Your instructions:
In the data below, find each line containing the string "materials" and return it.

Data segment:
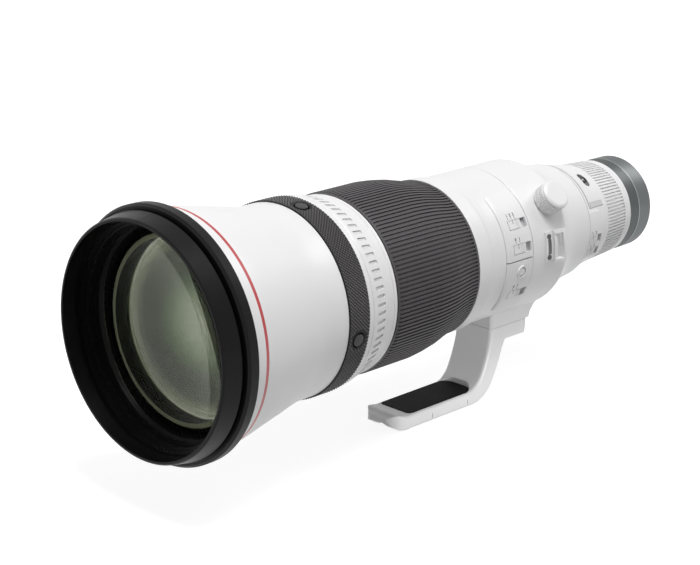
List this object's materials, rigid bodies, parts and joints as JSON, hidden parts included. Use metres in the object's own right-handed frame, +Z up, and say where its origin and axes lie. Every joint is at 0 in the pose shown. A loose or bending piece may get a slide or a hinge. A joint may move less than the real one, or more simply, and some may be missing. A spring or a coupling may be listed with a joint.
{
  "type": "super telephoto lens",
  "caption": "Large white telephoto camera lens with front hood flange, ribbed focus ring, function ring, switch decks, drop-in filter drawer, rotating tripod collar with foot and bayonet mount.",
  "frame": {"origin": "centre of the camera mount face, where the bayonet spigot leaves it", "axes": "+Y along the optical axis from the front lens to the camera, +Z up, +X towards the side with the switches"},
  "size_m": [0.166, 0.4782, 0.199],
  "materials": {
    "black_paint": "matt anti-reflection paint",
    "black_plastic": "black",
    "black_rubber": "soft rubber",
    "black_satin": "satin black",
    "blade": "thin blackened steel",
    "board": "circuit board",
    "chrome": "polished mount plate",
    "filter_glass": "clear filter",
    "grey_metal": "satin anodised",
    "grey_plastic": "grey satin",
    "knurled_rubber": "fine diagonal knurl",
    "lens_glass": "coated optical glass",
    "liner": "slippery liner",
    "motor": "stator metal",
    "steel": "machined steel",
    "white_paint": "fine satin paint",
    "white_plastic": "satin"
  },
  "bodies": {
    "collar": {"collar_ring": "white_paint", "collar_slide_ring": "liner", "foot": "white_paint", "foot_pad": "black_rubber", "foot_screws": "steel", "strap_lugs": "white_paint", "strap_lug_screws": "steel"},
    "lock_knob": {"lock_knob": "white_plastic"},
    "clamp_shoe": {"clamp_shoe": "grey_metal"},
    "barrel": {"front_rubber_ring": "black_satin", "hood_mount_ring": "black_satin", "front_barrel": "white_paint", "front_element": "lens_glass", "second_element": "lens_glass", "inner_tube": "black_paint", "button_ring": "knurled_rubber", "focus_motor": "motor", "switch_panel": "white_plastic", "main_barrel": "white_paint", "iris_base": "black_satin", "rear_lens_cell": "black_paint", "rear_lens": "lens_glass", "circuit_board": "board", "rear_barrel": "white_paint", "mount_extension_ring": "grey_metal", "bayonet_mount": "chrome", "mount_screws": "steel", "contact_block": "black_plastic"},
    "function_ring": {"function_ring": "white_plastic"},
    "focus_ring": {"focus_ring": "black_satin", "focus_ring_rubber": "black_rubber"},
    "stabilizer_mode_switch": {"stabilizer_mode_switch": "white_plastic"},
    "stabilizer_switch": {"stabilizer_switch": "white_plastic"},
    "focus_preset_switch": {"focus_preset_switch": "white_plastic"},
    "preset_set_button": {"preset_set_button": "white_plastic"},
    "focus_mode_switch": {"focus_mode_switch": "white_plastic"},
    "focus_limiter_switch": {"focus_limiter_switch": "white_plastic"},
    "filter_drawer": {"filter_holder": "white_plastic", "drop_in_filter": "filter_glass", "lock_slot_plate": "steel"},
    "filter_release_button": {"filter_release_button": "grey_plastic"},
    "cam_ring": {"cam_ring": "grey_metal"},
    "focus_cell": {"focus_cell": "black_satin", "focus_lens": "lens_glass"},
    "stabilizer_guide_frame": {"stabilizer_guide_frame": "grey_metal"},
    "stabilizer_lens_frame": {"stabilizer_lens_frame": "black_satin"},
    "iris_drive_ring": {"iris_drive_ring": "black_satin"},
    "af_stop_button_1": {"af_stop_button_1": "black_rubber"},
    "af_stop_button_2": {"af_stop_button_2": "black_rubber"},
    "af_stop_button_3": {"af_stop_button_3": "black_rubber"},
    "af_stop_button_4": {"af_stop_button_4": "black_rubber"},
    "iris_blade_1": {"iris_blade_1": "blade"},
    "iris_blade_2": {"iris_blade_2": "blade"},
    "iris_blade_3": {"iris_blade_3": "blade"},
    "iris_blade_4": {"iris_blade_4": "blade"},
    "iris_blade_5": {"iris_blade_5": "blade"},
    "iris_blade_6": {"iris_blade_6": "blade"},
    "iris_blade_7": {"iris_blade_7": "blade"},
    "iris_blade_8": {"iris_blade_8": "blade"},
    "iris_blade_9": {"iris_blade_9": "blade"}
  },
  "joints": [
    {"name": "collar_rotation", "type": "hinge", "parent": "collar", "child": "barrel", "pos_m": [0, -0.137, 0], "axis": [0, 1, 0], "continuous": true},
    {"name": "lock_knob_turn", "type": "hinge", "parent": "collar", "child": "lock_knob", "pos_m": [0.04696, -0.1375, 0.03735], "axis": [0.7826, 0, 0.6225], "range_deg": [0, 180]},
    {"name": "clamp_shoe_slide", "type": "slide", "parent": "collar", "child": "clamp_shoe", "axis": [0.7826, 0, 0.6225], "range_m": [0, 0.0005]},
    {"name": "function_ring_turn", "type": "hinge", "parent": "barrel", "child": "function_ring", "pos_m": [0, -0.3208, 0], "axis": [0, 1, 0], "range_deg": [-10, 10], "stiffness_Nm_per_rad": 0.3},
    {"name": "focus_ring_turn", "type": "hinge", "parent": "barrel", "child": "focus_ring", "pos_m": [0, -0.264, 0], "axis": [0, 1, 0], "continuous": true},
    {"name": "af_stop_button_1_press", "type": "slide", "parent": "barrel", "child": "af_stop_button_1", "axis": [-0.1908, 0, -0.9816], "range_m": [0, 0.0008], "stiffness_N_per_m": 800},
    {"name": "af_stop_button_2_press", "type": "slide", "parent": "barrel", "child": "af_stop_button_2", "axis": [-0.9816, 0, 0.1908], "range_m": [0, 0.0008], "stiffness_N_per_m": 800},
    {"name": "af_stop_button_3_press", "type": "slide", "parent": "barrel", "child": "af_stop_button_3", "axis": [0.1908, 0, 0.9816], "range_m": [0, 0.0008], "stiffness_N_per_m": 800},
    {"name": "af_stop_button_4_press", "type": "slide", "parent": "barrel", "child": "af_stop_button_4", "axis": [0.9816, 0, -0.1908], "range_m": [0, 0.0008], "stiffness_N_per_m": 800},
    {"name": "stabilizer_mode_switch_slide", "type": "slide", "parent": "barrel", "child": "stabilizer_mode_switch", "axis": [0, 1, 0], "range_m": [0, 0.0056]},
    {"name": "stabilizer_switch_slide", "type": "slide", "parent": "barrel", "child": "stabilizer_switch", "axis": [0, 1, 0], "range_m": [0, 0.0056]},
    {"name": "focus_preset_switch_slide", "type": "slide", "parent": "barrel", "child": "focus_preset_switch", "axis": [0, 1, 0], "range_m": [0, 0.0056]},
    {"name": "preset_set_button_press", "type": "slide", "parent": "barrel", "child": "preset_set_button", "axis": [-0.9923, 0, 0.1236], "range_m": [0, 0.0005], "stiffness_N_per_m": 800},
    {"name": "focus_mode_switch_slide", "type": "slide", "parent": "barrel", "child": "focus_mode_switch", "axis": [0, 1, 0], "range_m": [0, 0.0042]},
    {"name": "focus_limiter_switch_slide", "type": "slide", "parent": "barrel", "child": "focus_limiter_switch", "axis": [0, 1, 0], "range_m": [0, 0.0042]},
    {"name": "filter_drawer_slide", "type": "slide", "parent": "barrel", "child": "filter_drawer", "axis": [0.4067, 0, 0.9135], "range_m": [0, 0.066]},
    {"name": "filter_release_press", "type": "slide", "parent": "filter_drawer", "child": "filter_release_button", "axis": [-0.893, 0, -0.4501], "range_m": [0, 0.0009], "stiffness_N_per_m": 800},
    {"name": "cam_ring_turn", "type": "hinge", "parent": "barrel", "child": "cam_ring", "pos_m": [0, -0.281, 0], "axis": [0, 1, 0], "range_deg": [0, 80]},
    {"name": "focus_cell_slide", "type": "slide", "parent": "barrel", "child": "focus_cell", "axis": [0, 1, 0], "range_m": [0, 0.024]},
    {"name": "stabilizer_shift_x", "type": "slide", "parent": "barrel", "child": "stabilizer_guide_frame", "axis": [1, 0, 0], "range_m": [-0.001, 0.001], "stiffness_N_per_m": 3000},
    {"name": "stabilizer_shift_z", "type": "slide", "parent": "stabilizer_guide_frame", "child": "stabilizer_lens_frame", "axis": [0, 0, 1], "range_m": [-0.001, 0.001], "stiffness_N_per_m": 3000},
    {"name": "iris_drive", "type": "hinge", "parent": "barrel", "child": "iris_drive_ring", "pos_m": [0, -0.143, 0], "axis": [0, 1, 0], "range_deg": [0, 4.19]},
    {"name": "iris_blade_1_swing", "type": "hinge", "parent": "barrel", "child": "iris_blade_1", "pos_m": [0, -0.139, 0.034], "axis": [0, 1, 0], "range_deg": [0, 25.01]},
    {"name": "iris_blade_2_swing", "type": "hinge", "parent": "barrel", "child": "iris_blade_2", "pos_m": [0.02185, -0.139, 0.02605], "axis": [0, 1, 0], "range_deg": [0, 25.01]},
    {"name": "iris_blade_3_swing", "type": "hinge", "parent": "barrel", "child": "iris_blade_3", "pos_m": [0.03348, -0.139, 0.0059], "axis": [0, 1, 0], "range_deg": [0, 25.01]},
    {"name": "iris_blade_4_swing", "type": "hinge", "parent": "barrel", "child": "iris_blade_4", "pos_m": [0.02944, -0.139, -0.017], "axis": [0, 1, 0], "range_deg": [0, 25.01]},
    {"name": "iris_blade_5_swing", "type": "hinge", "parent": "barrel", "child": "iris_blade_5", "pos_m": [0.01163, -0.139, -0.03195], "axis": [0, 1, 0], "range_deg": [0, 25.01]},
    {"name": "iris_blade_6_swing", "type": "hinge", "parent": "barrel", "child": "iris_blade_6", "pos_m": [-0.01163, -0.139, -0.03195], "axis": [0, 1, 0], "range_deg": [0, 25.01]},
    {"name": "iris_blade_7_swing", "type": "hinge", "parent": "barrel", "child": "iris_blade_7", "pos_m": [-0.02944, -0.139, -0.017], "axis": [0, 1, 0], "range_deg": [0, 25.01]},
    {"name": "iris_blade_8_swing", "type": "hinge", "parent": "barrel", "child": "iris_blade_8", "pos_m": [-0.03348, -0.139, 0.0059], "axis": [0, 1, 0], "range_deg": [0, 25.01]},
    {"name": "iris_blade_9_swing", "type": "hinge", "parent": "barrel", "child": "iris_blade_9", "pos_m": [-0.02185, -0.139, 0.02605], "axis": [0, 1, 0], "range_deg": [0, 25.01]}
  ],
  "couplings": [
    {"joint": "lock_knob_turn", "follows": "clamp_shoe_slide", "rad_per_m": 6283},
    {"joint": "focus_cell_slide", "follows": "cam_ring_turn", "m_per_rad": 0.017189},
    {"joint": "iris_blade_1_swing", "follows": "iris_drive", "ratio": 5.9611},
    {"joint": "iris_blade_2_swing", "follows": "iris_drive", "ratio": 5.9611},
    {"joint": "iris_blade_3_swing", "follows": "iris_drive", "ratio": 5.9611},
    {"joint": "iris_blade_4_swing", "follows": "iris_drive", "ratio": 5.9611},
    {"joint": "iris_blade_5_swing", "follows": "iris_drive", "ratio": 5.9611},
    {"joint": "iris_blade_6_swing", "follows": "iris_drive", "ratio": 5.9611},
    {"joint": "iris_blade_7_swing", "follows": "iris_drive", "ratio": 5.9611},
    {"joint": "iris_blade_8_swing", "follows": "iris_drive", "ratio": 5.9611},
    {"joint": "iris_blade_9_swing", "follows": "iris_drive", "ratio": 5.9611}
  ]
}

Response to the exercise:
List this object's materials, rigid bodies, parts and joints as JSON, hidden parts included. Use metres in the object's own right-handed frame, +Z up, and say where its origin and axes lie. Every joint is at 0 in the pose shown. A loose or bending piece may get a slide or a hinge. A joint may move less than the real one, or more simply, and some may be missing. A spring or a coupling may be listed with a joint.
  "materials": {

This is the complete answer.